Both of these questions are wrong because they both assume that you have or had responsibility for being your child’s shepherd. When they were very young, they may have been your responsibility, but you were never their shepherd. God is. You are just a sheep like they are. Instead of becoming their shepherd, pray to your real Shepherd to intervene.
I do not suggest you should do nothing about the problems of the world; far from it! But before we act, we must understand that we are not in charge of the universe.
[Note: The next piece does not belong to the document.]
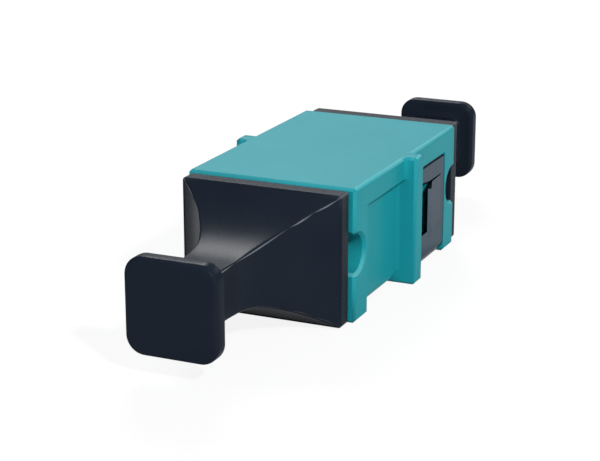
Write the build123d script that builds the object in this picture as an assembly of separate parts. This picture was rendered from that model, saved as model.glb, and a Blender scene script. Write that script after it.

When we operate as if the world can’t run without us and seek to mold it to our will, we deny the reality of the invisible Shepherd who is the true master of our lives.
We weren’t put on earth to rule, but to be sheep in God’s flock. One day, we will leave this earth, and it will somehow survive and thrive without us. On the ship of life, God is the captain. Instead of worrying about how to get our hands on the steering wheel, lighten up and enjoy the cruise. He doesn’t need your help to run the universe; He’s doing very well by Himself.